Provided data:
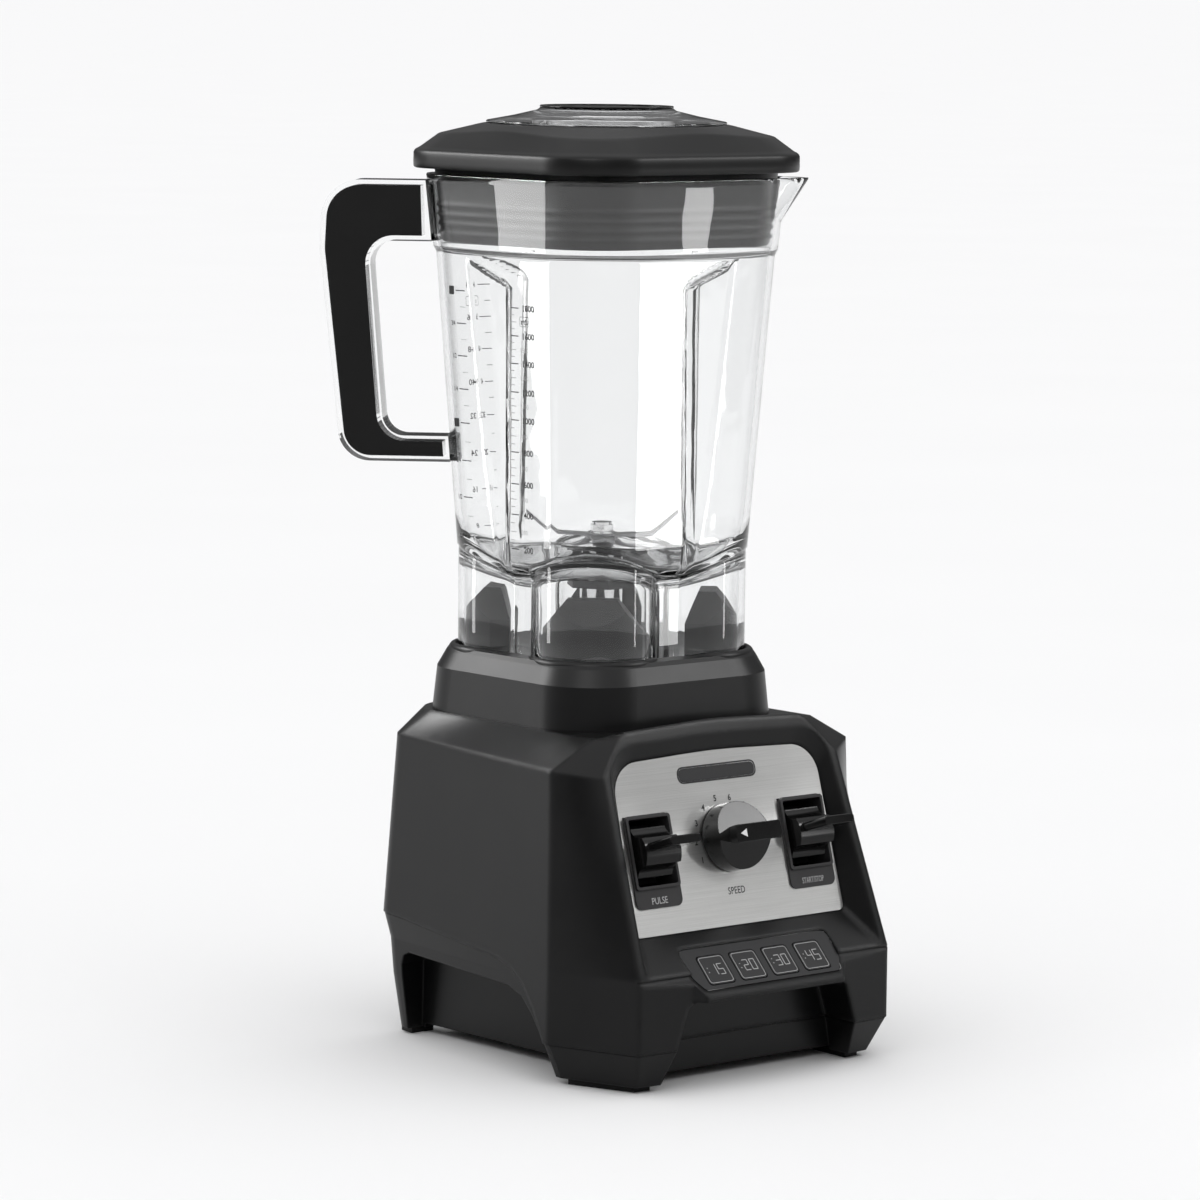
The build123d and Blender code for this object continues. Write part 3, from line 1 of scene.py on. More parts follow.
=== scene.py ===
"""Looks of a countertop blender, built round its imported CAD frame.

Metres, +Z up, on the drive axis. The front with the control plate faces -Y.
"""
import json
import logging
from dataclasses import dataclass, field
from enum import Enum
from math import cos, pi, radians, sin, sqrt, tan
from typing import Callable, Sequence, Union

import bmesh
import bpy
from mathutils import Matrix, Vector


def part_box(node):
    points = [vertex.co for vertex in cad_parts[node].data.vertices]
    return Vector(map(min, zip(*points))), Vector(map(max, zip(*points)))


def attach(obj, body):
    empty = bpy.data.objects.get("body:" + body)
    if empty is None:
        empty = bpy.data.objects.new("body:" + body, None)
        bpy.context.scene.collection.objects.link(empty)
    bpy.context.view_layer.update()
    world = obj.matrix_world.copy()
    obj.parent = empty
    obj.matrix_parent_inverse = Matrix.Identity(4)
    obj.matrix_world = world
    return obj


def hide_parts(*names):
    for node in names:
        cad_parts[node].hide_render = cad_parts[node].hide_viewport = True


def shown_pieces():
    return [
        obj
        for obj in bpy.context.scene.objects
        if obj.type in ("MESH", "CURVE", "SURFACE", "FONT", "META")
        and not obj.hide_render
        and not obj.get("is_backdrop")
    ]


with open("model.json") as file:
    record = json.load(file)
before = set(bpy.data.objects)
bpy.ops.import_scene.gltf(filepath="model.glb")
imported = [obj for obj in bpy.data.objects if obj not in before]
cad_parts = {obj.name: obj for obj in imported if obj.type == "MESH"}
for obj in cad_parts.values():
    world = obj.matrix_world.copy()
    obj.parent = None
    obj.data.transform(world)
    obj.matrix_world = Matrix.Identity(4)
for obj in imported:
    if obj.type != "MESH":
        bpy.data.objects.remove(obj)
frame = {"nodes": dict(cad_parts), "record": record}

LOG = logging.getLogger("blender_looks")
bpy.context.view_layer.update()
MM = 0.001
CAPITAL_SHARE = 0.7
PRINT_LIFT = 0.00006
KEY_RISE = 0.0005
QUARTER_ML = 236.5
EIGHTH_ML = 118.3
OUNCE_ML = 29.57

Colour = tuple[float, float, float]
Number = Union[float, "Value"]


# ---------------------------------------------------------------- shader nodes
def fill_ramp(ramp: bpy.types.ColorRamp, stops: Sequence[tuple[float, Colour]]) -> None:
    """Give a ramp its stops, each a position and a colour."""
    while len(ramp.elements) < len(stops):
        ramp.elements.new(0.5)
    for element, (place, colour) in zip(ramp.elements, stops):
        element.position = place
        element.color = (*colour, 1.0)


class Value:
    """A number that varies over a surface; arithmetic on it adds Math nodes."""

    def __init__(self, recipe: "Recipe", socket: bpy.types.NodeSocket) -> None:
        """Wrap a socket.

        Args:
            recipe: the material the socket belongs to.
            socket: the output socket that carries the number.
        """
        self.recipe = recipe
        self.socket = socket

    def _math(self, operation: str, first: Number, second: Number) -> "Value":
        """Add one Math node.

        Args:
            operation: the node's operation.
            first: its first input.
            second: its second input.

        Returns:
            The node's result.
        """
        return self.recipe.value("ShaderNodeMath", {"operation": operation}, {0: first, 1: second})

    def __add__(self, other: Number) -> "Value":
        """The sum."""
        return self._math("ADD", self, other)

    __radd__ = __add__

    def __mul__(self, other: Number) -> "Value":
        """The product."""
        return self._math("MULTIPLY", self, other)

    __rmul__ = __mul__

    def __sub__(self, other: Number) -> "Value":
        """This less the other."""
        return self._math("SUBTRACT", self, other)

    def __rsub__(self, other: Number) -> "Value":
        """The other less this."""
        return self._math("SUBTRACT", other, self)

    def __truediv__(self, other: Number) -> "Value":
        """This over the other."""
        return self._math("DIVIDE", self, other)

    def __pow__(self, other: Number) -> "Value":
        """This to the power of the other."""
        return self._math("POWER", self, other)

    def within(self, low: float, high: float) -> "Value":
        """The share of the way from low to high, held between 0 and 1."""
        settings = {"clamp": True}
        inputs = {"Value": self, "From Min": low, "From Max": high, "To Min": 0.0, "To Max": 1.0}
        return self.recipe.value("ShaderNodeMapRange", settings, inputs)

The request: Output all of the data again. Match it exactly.

Task solution:
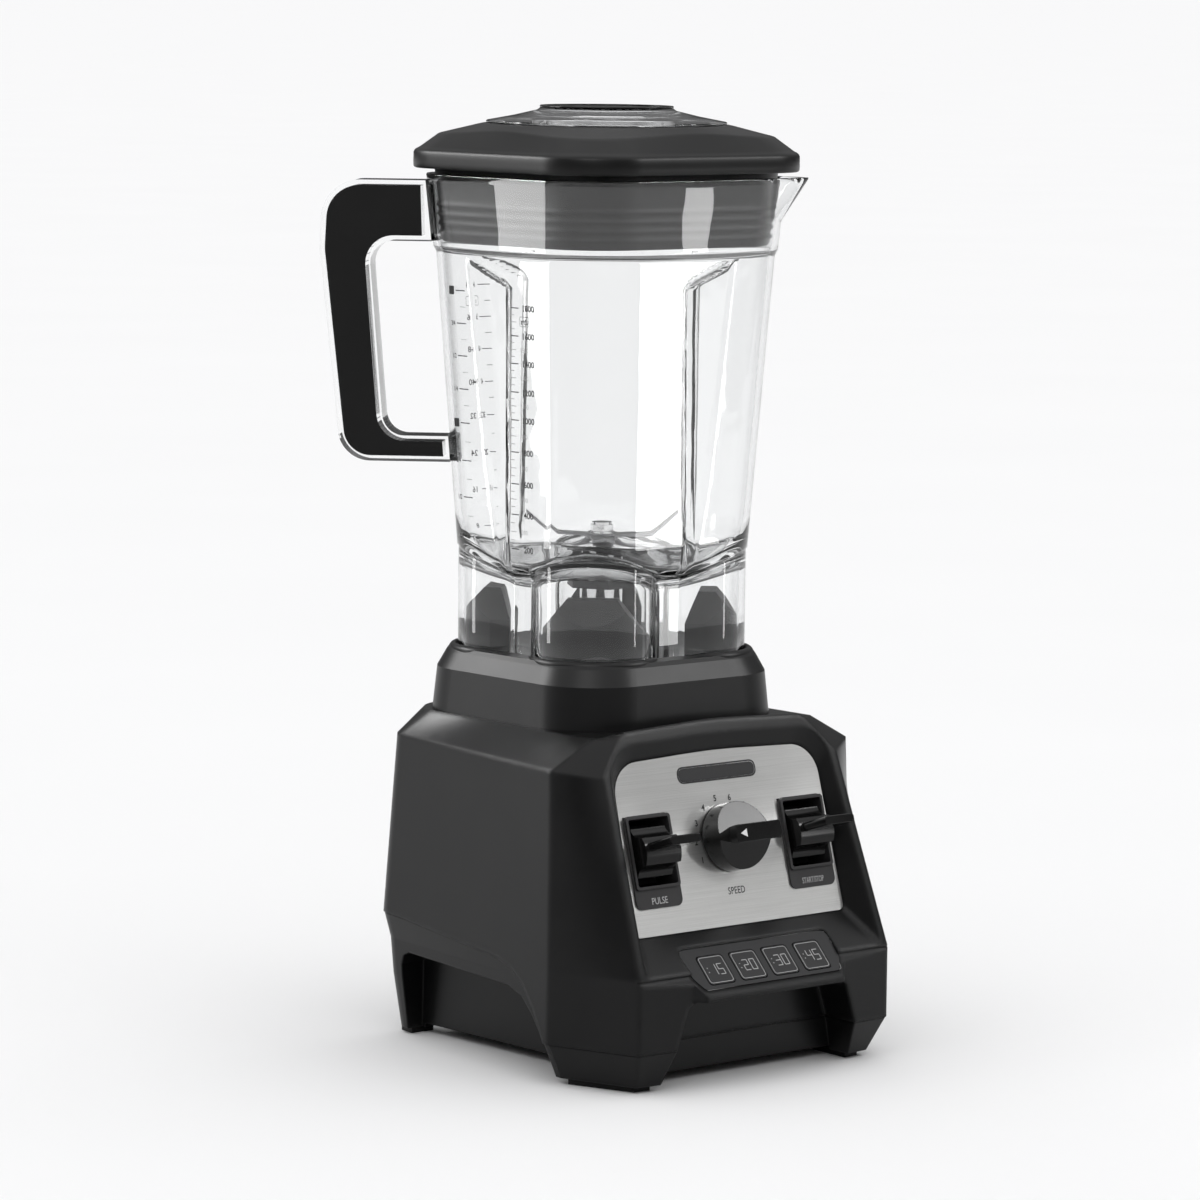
The build123d and Blender code for this object continues. Write part 3, from line 1 of scene.py on. More parts follow.
=== scene.py ===
"""Looks of a countertop blender, built round its imported CAD frame.

Metres, +Z up, on the drive axis. The front with the control plate faces -Y.
"""
import json
import logging
from dataclasses import dataclass, field
from enum import Enum
from math import cos, pi, radians, sin, sqrt, tan
from typing import Callable, Sequence, Union

import bmesh
import bpy
from mathutils import Matrix, Vector


def part_box(node):
    points = [vertex.co for vertex in cad_parts[node].data.vertices]
    return Vector(map(min, zip(*points))), Vector(map(max, zip(*points)))


def attach(obj, body):
    empty = bpy.data.objects.get("body:" + body)
    if empty is None:
        empty = bpy.data.objects.new("body:" + body, None)
        bpy.context.scene.collection.objects.link(empty)
    bpy.context.view_layer.update()
    world = obj.matrix_world.copy()
    obj.parent = empty
    obj.matrix_parent_inverse = Matrix.Identity(4)
    obj.matrix_world = world
    return obj


def hide_parts(*names):
    for node in names:
        cad_parts[node].hide_render = cad_parts[node].hide_viewport = True


def shown_pieces():
    return [
        obj
        for obj in bpy.context.scene.objects
        if obj.type in ("MESH", "CURVE", "SURFACE", "FONT", "META")
        and not obj.hide_render
        and not obj.get("is_backdrop")
    ]


with open("model.json") as file:
    record = json.load(file)
before = set(bpy.data.objects)
bpy.ops.import_scene.gltf(filepath="model.glb")
imported = [obj for obj in bpy.data.objects if obj not in before]
cad_parts = {obj.name: obj for obj in imported if obj.type == "MESH"}
for obj in cad_parts.values():
    world = obj.matrix_world.copy()
    obj.parent = None
    obj.data.transform(world)
    obj.matrix_world = Matrix.Identity(4)
for obj in imported:
    if obj.type != "MESH":
        bpy.data.objects.remove(obj)
frame = {"nodes": dict(cad_parts), "record": record}

LOG = logging.getLogger("blender_looks")
bpy.context.view_layer.update()
MM = 0.001
CAPITAL_SHARE = 0.7
PRINT_LIFT = 0.00006
KEY_RISE = 0.0005
QUARTER_ML = 236.5
EIGHTH_ML = 118.3
OUNCE_ML = 29.57

Colour = tuple[float, float, float]
Number = Union[float, "Value"]


# ---------------------------------------------------------------- shader nodes
def fill_ramp(ramp: bpy.types.ColorRamp, stops: Sequence[tuple[float, Colour]]) -> None:
    """Give a ramp its stops, each a position and a colour."""
    while len(ramp.elements) < len(stops):
        ramp.elements.new(0.5)
    for element, (place, colour) in zip(ramp.elements, stops):
        element.position = place
        element.color = (*colour, 1.0)


class Value:
    """A number that varies over a surface; arithmetic on it adds Math nodes."""

    def __init__(self, recipe: "Recipe", socket: bpy.types.NodeSocket) -> None:
        """Wrap a socket.

        Args:
            recipe: the material the socket belongs to.
            socket: the output socket that carries the number.
        """
        self.recipe = recipe
        self.socket = socket

    def _math(self, operation: str, first: Number, second: Number) -> "Value":
        """Add one Math node.

        Args:
            operation: the node's operation.
            first: its first input.
            second: its second input.

        Returns:
            The node's result.
        """
        return self.recipe.value("ShaderNodeMath", {"operation": operation}, {0: first, 1: second})

    def __add__(self, other: Number) -> "Value":
        """The sum."""
        return self._math("ADD", self, other)

    __radd__ = __add__

    def __mul__(self, other: Number) -> "Value":
        """The product."""
        return self._math("MULTIPLY", self, other)

    __rmul__ = __mul__

    def __sub__(self, other: Number) -> "Value":
        """This less the other."""
        return self._math("SUBTRACT", self, other)

    def __rsub__(self, other: Number) -> "Value":
        """The other less this."""
        return self._math("SUBTRACT", other, self)

    def __truediv__(self, other: Number) -> "Value":
        """This over the other."""
        return self._math("DIVIDE", self, other)

    def __pow__(self, other: Number) -> "Value":
        """This to the power of the other."""
        return self._math("POWER", self, other)

    def within(self, low: float, high: float) -> "Value":
        """The share of the way from low to high, held between 0 and 1."""
        settings = {"clamp": True}
        inputs = {"Value": self, "From Min": low, "From Max": high, "To Min": 0.0, "To Max": 1.0}
        return self.recipe.value("ShaderNodeMapRange", settings, inputs)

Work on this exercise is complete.